Sometimes referred to as Fin and Tail Rot, bacterial infections are the second-most common diseases aquarium fish experience after parasites. They often follow parasite infestations, abrasions, or physical injury, but can also be brought on by chronic exposure to poor water quality and/or poor diet. Removal of a fish’s protective mucous membrane or scales during netting is another common cause.

Bacterial infections manifest in many ways, but common signs include a white film on the fish’s body or fins, cloudy eyes, tattered fins, and hemorrhaging (bloody patches) or open sores (ulcers) on the body and mouth. Also, if you still see white spots on your fish after 5 or more days of Ich treatment, your fish may have a secondary bacterial infection where the parasites bored into their bodies.

Treating for bacterial infections can be tricky and should be done with care, as some antibiotics can disrupt your aquarium’s biological filter. In addition, unless you have access to an incubator and are knowledgeable in fish pathology, correctly diagnosing what specific bacteria have infected your fish is nearly impossible. That said, some trends do exist and certain medications are known to be effective in specific instances. Always consult an experienced aquarium professional before treating your fish for bacterial infections.

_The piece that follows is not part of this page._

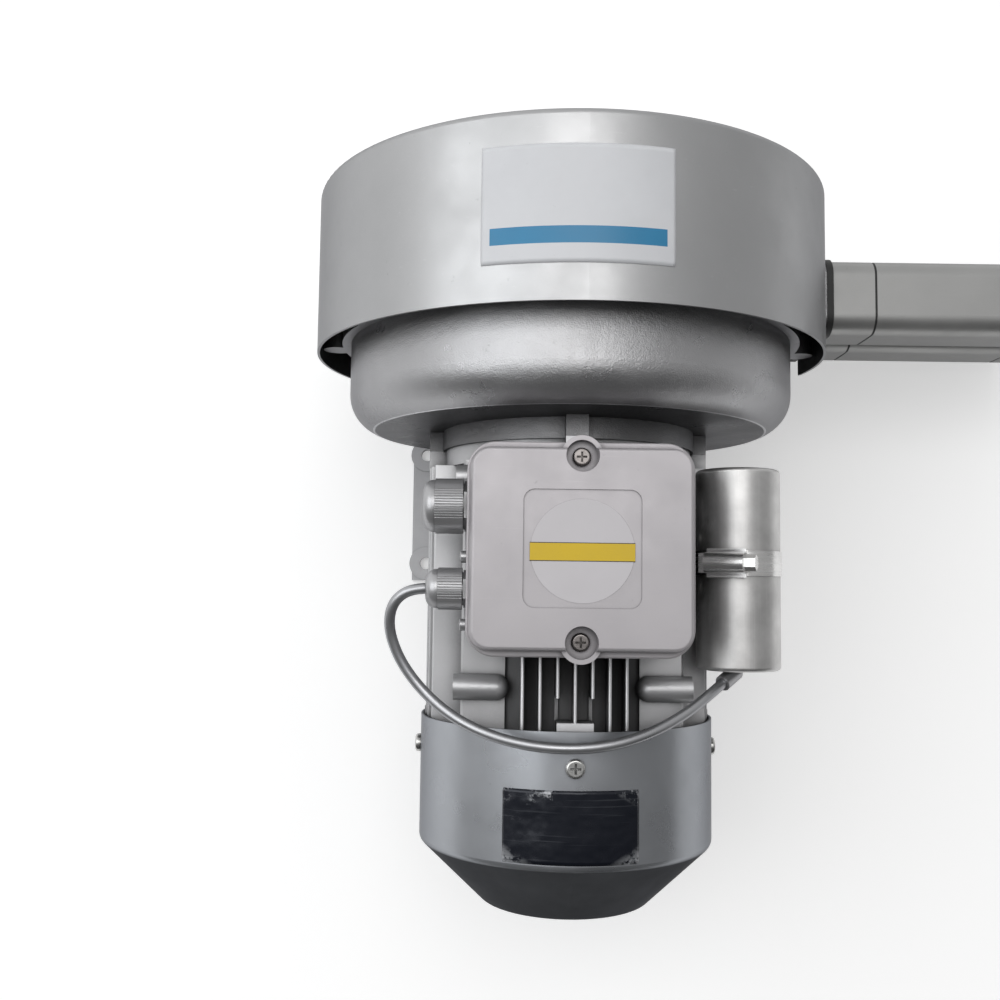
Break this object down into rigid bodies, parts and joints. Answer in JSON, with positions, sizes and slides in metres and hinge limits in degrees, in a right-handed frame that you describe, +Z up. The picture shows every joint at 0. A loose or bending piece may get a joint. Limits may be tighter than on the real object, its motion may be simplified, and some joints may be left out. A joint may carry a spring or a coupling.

True fungal infections in fish are less common than parasites or bacteria. They typically appear as white cottony or “furry” growths on fish but can also be internal. They can be induced by substandard water quality, infected food, or open wounds, but there are many other causes. Although fungal infections are not generally contagious, infected fish should be treated immediately with anti-fungal medication, preferably in a quarantine aquarium.


Viruses are tiny organisms that invade the fish’s cells and begin to replicate. They can be difficult to diagnose because they often produce similar symptoms to many other fish diseases.  Viral infections are well documented in koi and goldfish as well as angelfish, but they can affect all aquarium fish. There are no known cures for viral infections. Fish that are suspected of having a viral infection should be removed from the aquarium promptly to prevent spreading to other fish. Treatment with antibiotics or anti-parasitic medications in a quarantine aquarium can be attempted in case the infection is a bacteria or parasite and not a virus.


Also known as “pinecone disease” or Malawi bloat, dropsy is more a set of symptoms than an actual disease. It can be caused by a virus or bacterial infection of the kidney that results in fluid build-up in the fish’s abdomen, causing the fish to swell and the scales to stand on end, giving it the appearance of a pinecone. Treatment is dependent on what the cause is. While dropsy is not always treatable, antibiotics or the use of Epsom Salt in a quarantine aquarium have been known to produce results. Infected fish should be removed from the aquarium to prevent transmission to other fish.

Disease outbreaks can be avoided by purchasing healthy fish, maintaining optimum water conditions, and providing your fish with a balanced, nutritious diet. Learn to recognize common symptoms and contact your local fish expert if you think your fish are getting sick.